Je pense sincèrement que personne n’est dupe, sauf peut-être certains lecteurs…
Jac9 says
La presse française pointe du doigt la suisse ? On vit à la même époque ? Lecteur de bien des journaux français je me permet d’avoir quelques doutes…
CARRE says
Bonjour,
Les accords du RU et l’Allemagne tolèrent de fait l’évasion fiscale, ce qu’a refusé la France, qui préfère s’en tenir à la légalité stricto-sensu. Ceci est dommage pour le fisc français mais grandit le droit international. Je suis plutôt d’accord avec cette position.
N’étant pas un spécialiste de droit bancaire, je ne vois pas bien ce qui reste du secret bancaire suisse vis à vis des autres pays européens, mais visiblement il y a encore beaucoup de fonds en Suisse qui échappent à la fiscalité des pays où ils ont été produits.
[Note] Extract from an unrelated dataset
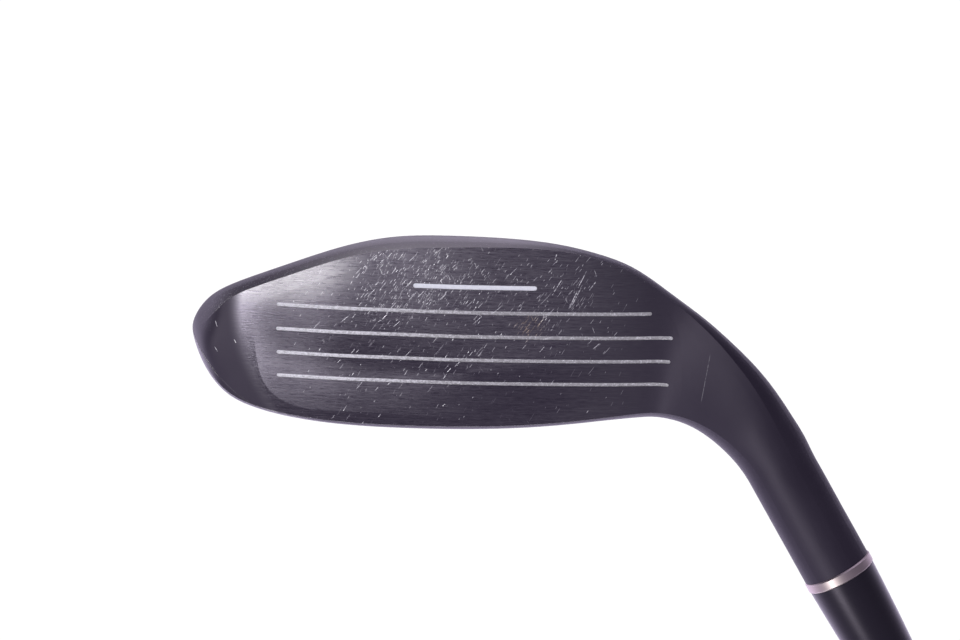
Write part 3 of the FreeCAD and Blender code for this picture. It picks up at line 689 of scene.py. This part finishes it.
# ---- light ---------------------------------------------------------------------------------------
# A white tent: bright behind and below the club, dim from the camera's side.
world = bpy.data.worlds.new("studio")
scene.world = world
world.use_nodes = True
net = Net(world.node_tree)
_, dy, dz = net.split(net.add("ShaderNodeTexCoord").outputs["Generated"])
tent = net.plus(net.ramp(dy, -0.35, 0.1, 0.38, 0.65), net.ramp(dy, 0.1, 0.6, 0.0, 1.2))
tent = net.times(tent, net.ramp(dz, 0.05, -0.45, 1.0, 0.25))
tent = net.most(tent, net.ramp(dz, -0.7, -0.95, 0.0, 0.95))
seen = net.add("ShaderNodeLightPath").outputs["Is Camera Ray"]
shade = net.mix(seen, (1.0, 0.90, 1.18), (1.0, 1.0, 1.0))
background = net.add("ShaderNodeBackground", {"Color": shade, "Strength": net.between(seen, tent, 1.05)})
net.add("ShaderNodeOutputWorld", {"Surface": background.outputs[0]})


def toward(azimuth, elevation, distance, target):
    """Point at a distance from the target; azimuth 0 is in front of the face, positive to the toe."""
    a, e = math.radians(azimuth), math.radians(elevation)
    away = Vector((math.sin(a) * math.cos(e), -math.cos(a) * math.cos(e), math.sin(e)))
    return Vector(target) + distance * away


def softbox(name, place, target, size, watts, colour=(1, 1, 1), only_on=None):
    light = bpy.data.lights.new(name, "AREA")
    light.shape = "RECTANGLE"
    light.size, light.size_y = size
    light.energy = watts
    light.color = colour
    lamp = bpy.data.objects.new(name, light)
    lamp.location = place
    lamp.rotation_euler = (Vector(target) - Vector(place)).to_track_quat("-Z", "Y").to_euler()
    lamp.visible_camera = False
    lamp.light_linking.receiver_collection = only_on
    scene.collection.objects.link(lamp)


# The toe's softbox lights only the club, so that it leaves no pool of light on the floor.
receivers = bpy.data.collections.new("lit_by_toe_softbox")
for item in [*NODES.values(), grip, cap, screw]:
    receivers.objects.link(item)
toe_side = toward(31, 26, 1.3, FACE_MIDDLE)
softbox("toe_softbox", toe_side, FACE_MIDDLE, (0.40, 0.40), 9.4, (0.98, 1.0, 0.96), receivers)
softbox("overhead", Vector((-0.2, 0.3, 2.6)), Vector((-0.2, 0, 0.4)), (2.2, 2.2), 18)

# ---- camera --------------------------------------------------------------------------------------
# It looks at the face from just below the ground line, with the club upside down in view.
VIEW_DOWN = math.radians(-3.5)
ROLL = math.radians(1.48)
DISTANCE = 0.420
TARGET = Vector((-1.13, -1.0, 15.5)) * MM
camera_data = bpy.data.cameras.new("camera")
camera_data.sensor_width = 36
camera_data.lens = 83.475
camera_data.clip_start = 0.02
camera_data.clip_end = 60
camera = bpy.data.objects.new("camera", camera_data)
forward = Vector((0, math.cos(VIEW_DOWN), -math.sin(VIEW_DOWN)))
right = Vector((1, 0, 0))
up = right.cross(forward)
image_right = -math.cos(ROLL) * right - math.sin(ROLL) * up
image_up = math.sin(ROLL) * right - math.cos(ROLL) * up
turn = Matrix((image_right, image_up, -forward)).transposed()
camera.matrix_world = Matrix.Translation(TARGET - DISTANCE * forward) @ turn.to_4x4()
scene.collection.objects.link(camera)
scene.camera = camera
scene.view_settings.view_transform = "Standard"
La Suisse pourrait ainsi faire un pas de plus et dénoncer de fait et de sa propre initiative les fraudeurs, par exemple en demandant l’origine des fonds et en informant le fisc du pays d’origine de l’ouverture d’un compte.
Quand à la politique de la France vis à vis des pays coloniaux, sujet hors propos ici, les récents évenements en Afrique de l’Ouest et du Nord suffisent amplement à montrer l’hypocrisie et la collusion des régimes succesifs français vis à vis des dictatures africaines. Inutile de le commenter plus encore.
labbios says
il suffit juste de regarder au luxembourg qui detient 19% de la fortune mondiale.
et maintenant un nouveau pays de l europe qui fait le secret bancaire c est la letonie.